WHAT YOU ARE ASKED TO DO:
Pull out the lines from the line containing "red_frame = frame_at(RED_CLIP_PLACE, RED_CLIP_TURN)" through the line containing "and barrel plug.", both lines included, and copy them exactly.

********

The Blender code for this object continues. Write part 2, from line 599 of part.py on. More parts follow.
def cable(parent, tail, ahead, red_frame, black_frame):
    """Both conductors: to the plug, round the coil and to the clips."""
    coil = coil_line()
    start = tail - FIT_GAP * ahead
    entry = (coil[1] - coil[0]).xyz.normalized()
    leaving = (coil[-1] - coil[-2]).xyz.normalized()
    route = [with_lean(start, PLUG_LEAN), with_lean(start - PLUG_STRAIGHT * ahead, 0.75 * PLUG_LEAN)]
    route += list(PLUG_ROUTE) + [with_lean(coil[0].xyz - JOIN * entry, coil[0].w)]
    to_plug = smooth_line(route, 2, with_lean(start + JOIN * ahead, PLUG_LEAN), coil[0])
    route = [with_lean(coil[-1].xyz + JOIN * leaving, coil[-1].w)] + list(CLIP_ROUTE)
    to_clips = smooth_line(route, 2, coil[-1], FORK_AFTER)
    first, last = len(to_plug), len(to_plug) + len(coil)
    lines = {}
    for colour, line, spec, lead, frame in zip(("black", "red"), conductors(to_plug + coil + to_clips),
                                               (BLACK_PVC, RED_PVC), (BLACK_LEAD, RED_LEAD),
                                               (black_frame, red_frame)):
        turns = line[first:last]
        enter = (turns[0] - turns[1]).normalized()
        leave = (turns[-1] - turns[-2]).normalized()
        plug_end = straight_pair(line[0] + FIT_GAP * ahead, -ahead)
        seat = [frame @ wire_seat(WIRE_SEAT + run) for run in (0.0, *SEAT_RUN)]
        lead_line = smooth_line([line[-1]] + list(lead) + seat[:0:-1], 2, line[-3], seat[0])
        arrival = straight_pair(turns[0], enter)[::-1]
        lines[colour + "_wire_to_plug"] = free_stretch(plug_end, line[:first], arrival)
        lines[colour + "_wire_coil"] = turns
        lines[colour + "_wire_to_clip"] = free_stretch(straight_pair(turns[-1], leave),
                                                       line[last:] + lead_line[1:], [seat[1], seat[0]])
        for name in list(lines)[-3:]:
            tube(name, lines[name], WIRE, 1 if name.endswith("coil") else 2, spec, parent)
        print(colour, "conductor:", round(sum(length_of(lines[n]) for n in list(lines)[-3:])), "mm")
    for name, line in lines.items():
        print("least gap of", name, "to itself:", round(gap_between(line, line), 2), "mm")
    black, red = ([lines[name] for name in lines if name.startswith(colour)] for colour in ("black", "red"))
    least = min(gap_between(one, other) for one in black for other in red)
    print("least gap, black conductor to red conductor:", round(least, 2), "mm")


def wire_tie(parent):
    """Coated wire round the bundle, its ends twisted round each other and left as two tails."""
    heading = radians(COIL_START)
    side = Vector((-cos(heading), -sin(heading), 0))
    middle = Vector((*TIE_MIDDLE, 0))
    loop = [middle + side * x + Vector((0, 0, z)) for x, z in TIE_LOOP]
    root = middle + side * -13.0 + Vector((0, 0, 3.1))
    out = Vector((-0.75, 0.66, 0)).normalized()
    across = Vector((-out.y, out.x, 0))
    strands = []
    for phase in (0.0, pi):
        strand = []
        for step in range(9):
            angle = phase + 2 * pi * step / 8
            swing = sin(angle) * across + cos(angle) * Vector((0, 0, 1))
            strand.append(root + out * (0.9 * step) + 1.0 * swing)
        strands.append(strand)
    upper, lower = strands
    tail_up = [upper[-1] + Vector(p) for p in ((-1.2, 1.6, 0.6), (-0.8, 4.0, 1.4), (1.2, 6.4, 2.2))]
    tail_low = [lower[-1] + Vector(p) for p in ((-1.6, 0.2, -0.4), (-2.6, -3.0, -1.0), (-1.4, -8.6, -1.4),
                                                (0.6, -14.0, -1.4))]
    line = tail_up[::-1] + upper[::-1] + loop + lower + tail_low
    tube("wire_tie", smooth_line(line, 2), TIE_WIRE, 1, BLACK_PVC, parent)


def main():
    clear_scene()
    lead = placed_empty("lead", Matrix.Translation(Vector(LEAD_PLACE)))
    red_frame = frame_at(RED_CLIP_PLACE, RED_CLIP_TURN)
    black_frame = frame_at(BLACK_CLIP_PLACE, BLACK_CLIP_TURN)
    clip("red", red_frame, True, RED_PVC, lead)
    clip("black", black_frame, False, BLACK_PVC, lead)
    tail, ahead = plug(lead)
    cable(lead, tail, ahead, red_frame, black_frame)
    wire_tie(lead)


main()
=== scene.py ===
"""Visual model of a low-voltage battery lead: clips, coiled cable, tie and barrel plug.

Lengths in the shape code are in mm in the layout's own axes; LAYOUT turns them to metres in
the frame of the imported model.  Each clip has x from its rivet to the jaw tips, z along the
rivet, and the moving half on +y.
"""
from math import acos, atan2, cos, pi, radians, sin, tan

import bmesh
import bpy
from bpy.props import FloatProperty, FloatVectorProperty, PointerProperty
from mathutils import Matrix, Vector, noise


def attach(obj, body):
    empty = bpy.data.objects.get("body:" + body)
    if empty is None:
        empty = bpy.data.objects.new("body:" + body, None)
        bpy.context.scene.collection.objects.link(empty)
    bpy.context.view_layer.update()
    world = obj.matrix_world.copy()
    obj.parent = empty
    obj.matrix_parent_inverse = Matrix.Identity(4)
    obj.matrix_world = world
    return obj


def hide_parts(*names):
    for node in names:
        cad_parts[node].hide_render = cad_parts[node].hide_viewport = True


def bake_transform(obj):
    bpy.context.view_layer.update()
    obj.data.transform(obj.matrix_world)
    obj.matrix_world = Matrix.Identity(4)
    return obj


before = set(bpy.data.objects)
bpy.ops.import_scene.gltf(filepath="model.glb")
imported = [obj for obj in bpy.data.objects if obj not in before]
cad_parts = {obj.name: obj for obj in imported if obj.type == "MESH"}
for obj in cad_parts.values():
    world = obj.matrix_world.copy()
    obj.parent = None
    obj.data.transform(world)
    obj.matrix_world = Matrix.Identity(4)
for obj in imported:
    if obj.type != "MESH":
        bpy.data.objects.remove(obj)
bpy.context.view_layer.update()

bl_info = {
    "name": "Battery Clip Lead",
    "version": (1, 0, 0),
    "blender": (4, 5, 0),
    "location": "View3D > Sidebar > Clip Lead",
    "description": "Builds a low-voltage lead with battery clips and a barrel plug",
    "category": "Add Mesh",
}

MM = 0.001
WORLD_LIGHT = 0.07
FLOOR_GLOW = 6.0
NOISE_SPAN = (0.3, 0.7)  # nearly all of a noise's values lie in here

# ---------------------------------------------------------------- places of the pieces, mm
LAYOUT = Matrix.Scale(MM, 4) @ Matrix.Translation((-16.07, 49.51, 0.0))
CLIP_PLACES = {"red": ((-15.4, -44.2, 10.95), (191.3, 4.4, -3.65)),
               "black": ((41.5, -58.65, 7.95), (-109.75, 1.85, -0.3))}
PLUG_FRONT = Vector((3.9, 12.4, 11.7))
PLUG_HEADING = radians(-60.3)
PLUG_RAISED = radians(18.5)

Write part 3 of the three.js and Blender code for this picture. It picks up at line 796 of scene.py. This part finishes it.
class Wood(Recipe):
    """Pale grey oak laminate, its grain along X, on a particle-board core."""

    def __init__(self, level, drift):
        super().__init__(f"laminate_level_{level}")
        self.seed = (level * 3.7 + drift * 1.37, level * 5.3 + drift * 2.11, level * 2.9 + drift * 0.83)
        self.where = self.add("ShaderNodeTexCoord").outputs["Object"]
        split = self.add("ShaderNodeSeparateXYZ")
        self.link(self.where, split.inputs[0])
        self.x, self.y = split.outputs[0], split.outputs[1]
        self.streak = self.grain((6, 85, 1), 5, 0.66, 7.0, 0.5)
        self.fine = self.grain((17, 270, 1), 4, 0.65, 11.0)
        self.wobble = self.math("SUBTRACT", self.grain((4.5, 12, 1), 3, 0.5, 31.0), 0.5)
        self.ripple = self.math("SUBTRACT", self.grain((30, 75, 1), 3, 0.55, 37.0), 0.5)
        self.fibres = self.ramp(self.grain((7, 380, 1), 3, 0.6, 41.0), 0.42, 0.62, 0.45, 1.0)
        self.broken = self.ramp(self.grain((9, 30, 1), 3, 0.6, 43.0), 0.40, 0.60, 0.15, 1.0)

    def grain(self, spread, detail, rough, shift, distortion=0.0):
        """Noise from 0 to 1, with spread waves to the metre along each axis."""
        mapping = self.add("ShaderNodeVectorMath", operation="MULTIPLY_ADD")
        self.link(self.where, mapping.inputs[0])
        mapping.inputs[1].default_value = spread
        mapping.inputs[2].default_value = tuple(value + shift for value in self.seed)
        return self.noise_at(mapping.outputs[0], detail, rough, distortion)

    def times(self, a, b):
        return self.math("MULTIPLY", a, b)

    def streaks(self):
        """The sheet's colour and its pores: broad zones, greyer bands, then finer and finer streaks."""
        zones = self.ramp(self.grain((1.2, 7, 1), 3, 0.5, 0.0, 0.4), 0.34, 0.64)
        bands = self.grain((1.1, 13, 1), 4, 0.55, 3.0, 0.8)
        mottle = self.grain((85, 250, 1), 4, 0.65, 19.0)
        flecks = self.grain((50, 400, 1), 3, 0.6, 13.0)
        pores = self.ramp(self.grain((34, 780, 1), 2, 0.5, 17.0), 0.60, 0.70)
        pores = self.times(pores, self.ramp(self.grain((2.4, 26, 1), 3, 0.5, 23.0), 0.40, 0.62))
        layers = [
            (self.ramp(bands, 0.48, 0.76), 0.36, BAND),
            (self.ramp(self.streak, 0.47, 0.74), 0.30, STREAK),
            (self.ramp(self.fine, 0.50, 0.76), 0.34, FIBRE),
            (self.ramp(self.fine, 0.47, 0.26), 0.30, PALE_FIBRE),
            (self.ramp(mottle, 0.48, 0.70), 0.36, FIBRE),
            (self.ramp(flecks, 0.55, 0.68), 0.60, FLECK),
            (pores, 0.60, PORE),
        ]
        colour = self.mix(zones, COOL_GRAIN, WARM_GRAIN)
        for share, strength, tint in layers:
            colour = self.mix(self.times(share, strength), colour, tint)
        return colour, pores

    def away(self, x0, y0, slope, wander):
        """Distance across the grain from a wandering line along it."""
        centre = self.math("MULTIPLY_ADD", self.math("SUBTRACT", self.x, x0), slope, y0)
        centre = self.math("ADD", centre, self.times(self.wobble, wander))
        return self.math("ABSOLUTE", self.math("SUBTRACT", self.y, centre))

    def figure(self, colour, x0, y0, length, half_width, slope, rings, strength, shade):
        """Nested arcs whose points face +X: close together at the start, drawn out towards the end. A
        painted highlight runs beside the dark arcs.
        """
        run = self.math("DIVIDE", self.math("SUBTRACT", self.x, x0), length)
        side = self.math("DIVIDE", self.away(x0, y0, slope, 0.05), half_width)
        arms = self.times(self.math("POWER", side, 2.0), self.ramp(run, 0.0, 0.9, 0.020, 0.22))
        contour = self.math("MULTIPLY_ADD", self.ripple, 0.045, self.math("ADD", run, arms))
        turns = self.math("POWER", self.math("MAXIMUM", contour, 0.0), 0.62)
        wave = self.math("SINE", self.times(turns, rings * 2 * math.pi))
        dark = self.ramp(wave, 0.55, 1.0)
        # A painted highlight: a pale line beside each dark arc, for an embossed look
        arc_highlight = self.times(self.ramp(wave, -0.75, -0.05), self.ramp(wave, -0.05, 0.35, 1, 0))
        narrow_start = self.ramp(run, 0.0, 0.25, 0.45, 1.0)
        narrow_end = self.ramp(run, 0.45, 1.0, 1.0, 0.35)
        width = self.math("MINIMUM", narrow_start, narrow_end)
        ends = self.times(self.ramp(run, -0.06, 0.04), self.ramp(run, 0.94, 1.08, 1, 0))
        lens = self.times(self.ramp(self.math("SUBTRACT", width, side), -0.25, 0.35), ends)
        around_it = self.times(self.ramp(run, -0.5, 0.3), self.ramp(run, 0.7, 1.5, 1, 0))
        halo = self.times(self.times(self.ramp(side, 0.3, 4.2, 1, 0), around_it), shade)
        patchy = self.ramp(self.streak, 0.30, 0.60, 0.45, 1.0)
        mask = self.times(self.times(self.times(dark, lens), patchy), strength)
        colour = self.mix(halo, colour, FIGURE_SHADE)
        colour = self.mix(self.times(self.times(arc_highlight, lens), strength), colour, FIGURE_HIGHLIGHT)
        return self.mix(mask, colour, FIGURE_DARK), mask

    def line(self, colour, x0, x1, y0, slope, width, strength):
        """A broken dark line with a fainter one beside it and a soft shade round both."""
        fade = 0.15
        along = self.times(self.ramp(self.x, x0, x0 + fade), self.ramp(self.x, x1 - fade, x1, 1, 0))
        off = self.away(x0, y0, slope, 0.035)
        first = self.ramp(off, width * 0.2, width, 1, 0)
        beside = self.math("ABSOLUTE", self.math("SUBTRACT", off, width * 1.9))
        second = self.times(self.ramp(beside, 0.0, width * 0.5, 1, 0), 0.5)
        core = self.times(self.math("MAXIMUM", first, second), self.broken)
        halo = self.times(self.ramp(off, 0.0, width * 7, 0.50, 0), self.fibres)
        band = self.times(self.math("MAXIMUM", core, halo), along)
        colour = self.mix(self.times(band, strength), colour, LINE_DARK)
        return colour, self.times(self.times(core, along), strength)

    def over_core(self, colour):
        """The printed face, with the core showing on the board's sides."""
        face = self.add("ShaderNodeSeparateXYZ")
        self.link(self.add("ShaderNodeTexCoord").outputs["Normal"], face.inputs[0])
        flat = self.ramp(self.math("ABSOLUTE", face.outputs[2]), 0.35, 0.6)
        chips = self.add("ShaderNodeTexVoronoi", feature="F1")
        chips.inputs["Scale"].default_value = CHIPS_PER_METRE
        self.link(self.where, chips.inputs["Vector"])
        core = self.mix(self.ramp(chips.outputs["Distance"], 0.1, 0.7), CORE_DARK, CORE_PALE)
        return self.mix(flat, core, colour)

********

RESULT BELOW:
    red_frame = frame_at(RED_CLIP_PLACE, RED_CLIP_TURN)
    black_frame = frame_at(BLACK_CLIP_PLACE, BLACK_CLIP_TURN)
    clip("red", red_frame, True, RED_PVC, lead)
    clip("black", black_frame, False, BLACK_PVC, lead)
    tail, ahead = plug(lead)
    cable(lead, tail, ahead, red_frame, black_frame)
    wire_tie(lead)


main()
=== scene.py ===
"""Visual model of a low-voltage battery lead: clips, coiled cable, tie and barrel plug.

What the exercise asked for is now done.